My use case is kind of quick and hacky utility code to serialise stuff that’s also human readable and editable, then to load it back later.

Thanks for any suggestions!

1 Like
defmodule Consultant do
  def file(path) do
    with {:ok, data} <- File.read(path), do: string(data)
  end

  def string(input) do
    with {:ok, quoted} <- Code.string_to_quoted(input), do: {:ok, parse(wrap(quoted))}
  catch
    {:error, _} = error -> error
  end

  defp wrap({:__block__, _, data}), do: data
  defp wrap(data), do: [data]

  defp parse(data) when is_number(data) when is_binary(data) when is_atom(data),
    do: data

  defp parse(list) when is_list(list) do
    Enum.map(list, fn
      {k, v} -> {parse(k), parse(v)}
      other -> parse(other)
    end)
  end

  defp parse({:%{}, _, data}) do
    for {key, value} <- data, into: %{}, do: {parse(key), parse(value)}
  end

  defp parse({:{}, _, data}) do
    data
    |> Enum.map(&parse/1)
    |> List.to_tuple()
  end

  defp parse({:__aliases__, _, names}), do: Module.concat(names)

  defp parse({:sigil_W, _meta, [{:<<>>, _, [string]}, mod]}), do: word_sigil(string, mod)

  defp parse({:sigil_R, _meta, [{:<<>>, _, [string]}, mod]}),
    do: Regex.compile!(string, List.to_string(mod))

  defp parse({sigil, meta, _data} = quoted) when sigil in ~w[sigil_w sigil_r]a do
    line = Keyword.get(meta, :line)
    throw({:error, {:illegal_sigil, line, quoted}})
  end

  defp parse({_, meta, _} = quoted) do
    line = Keyword.get(meta, :line)
    throw({:error, {:invalid, line, quoted}})
  end

  defp word_sigil(string, []), do: word_sigil(string, 's')

  defp word_sigil(string, [mod]) when mod in 'sac' do
    parts = String.split(string)

    case mod do
      ?s -> parts
      ?a -> Enum.map(parts, &String.to_atom/1)
      ?c -> Enum.map(parts, &String.to_charlist/1)
    end
  end
end

I need to make it as a library or submit it to the core (but it would probably be rejected in favour of mentioned library).

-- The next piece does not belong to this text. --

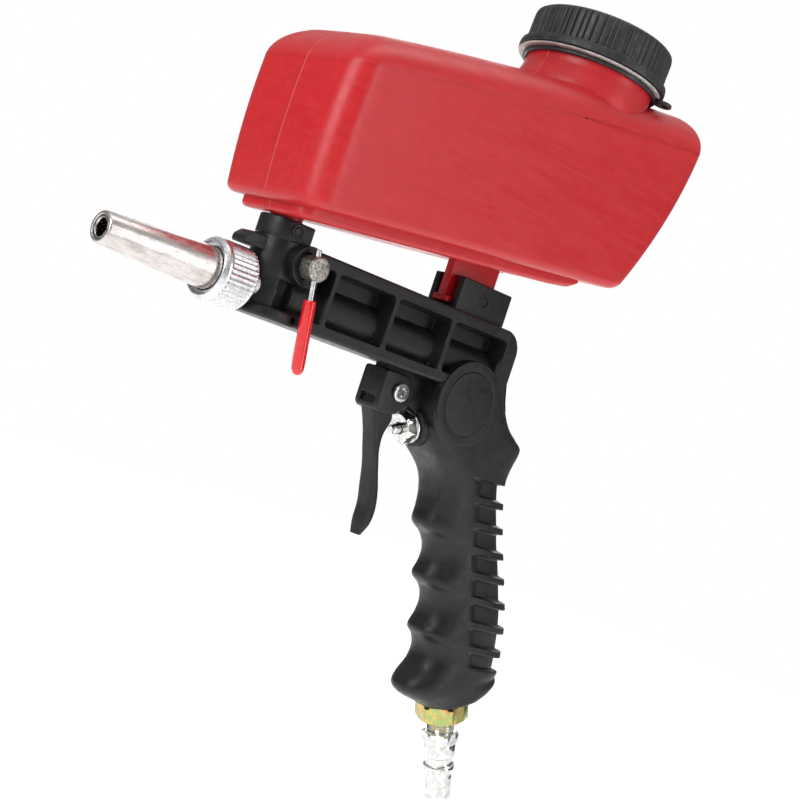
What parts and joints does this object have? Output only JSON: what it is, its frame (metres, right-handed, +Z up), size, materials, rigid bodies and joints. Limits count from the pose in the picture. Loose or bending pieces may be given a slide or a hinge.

Just beware that this will not support values like 1 + 2 as this format require all values to be constant (however adding support for some simple computations shouldn’t be that hard).

1 Like

Thanks, that’s really useful!

Actually, enforcing that the file is totally static and not able to execute anything would be a benefit, avoiding various security issues that affected Yaml for example. Then you can be sure that at the minimum loading a file either fails or it’s some safe subset of Elixir maybe generated via inspect.

I’ll have a play around with it for a few types of input I’d like to use.

1 Like

Credo has a very similar implementation. I agree that a canonical library (or even putting it in elixir itself) would be very useful:

There’s the EON library that does exactly what you’re looking for

1 Like

If you just want to store a raw map in a file and then be able to load it back into the system at a later time then there is a much simpler, and much faster, way of doing this and that is to use :erlang.term_to_binary/1 and :erlang.binary_to_term/1 . These functions convert any erlang/elixir term to the Erlang term format as a binary and then back again. So you could do something like

def save_term(file, term) do
  bin = :erlang.term_to_binary(term)
  File.write_file(file, bin)
end

def restore_term(file) do
  {:ok,bin} = File.read(file)
  :erlang.binary_to_term(bin)
end

Note that this stores and returns the raw data structure.

7 Likes

aha thanks @massimo, that’s exactly it.

Was thinking the package name Exon wouldn’t quite be appropriate ;-). Eon could use a bit of SEO in hex.pm, eg for ‘serialise’ perhaps.

Also just a comment for @hauleth, I had an error parsing maps with a key that’s a 2 element tuple, like: %{:a => "foo", {1,2} => "bar"}, one of the reasons why I was looking for json alternatives in the first place.

Thanks everyone!

But it won’t be human readable, as the OP mentionned :slight_smile:

Was this a requirement? If so I missed it and this would not be a solution. :slight_smile:

2 Likes

Otherwise term_to_binary/binary_to_term would be a perfect solution.

aha thanks for your reply, I was using term_to_binary in the mean time :slight_smile: But yep it’s nice to be able to read the files for what I’m using it for.

It probably could be fixed quite easily. I will try to make it into library and then provide test suite so such syntax would be possible as well.

1 Like

By the way those two functions should really be available without the :erlang. prefix from Kernel. It’s such a great tool but I feel many fellow developers do not know about them.

1 Like

Also, https://hexdocs.pm/plug_crypto/Plug.Crypto.html#non_executable_binary_to_term/2 exists, if you are willing to relax your requirement about human-readable intermediate format.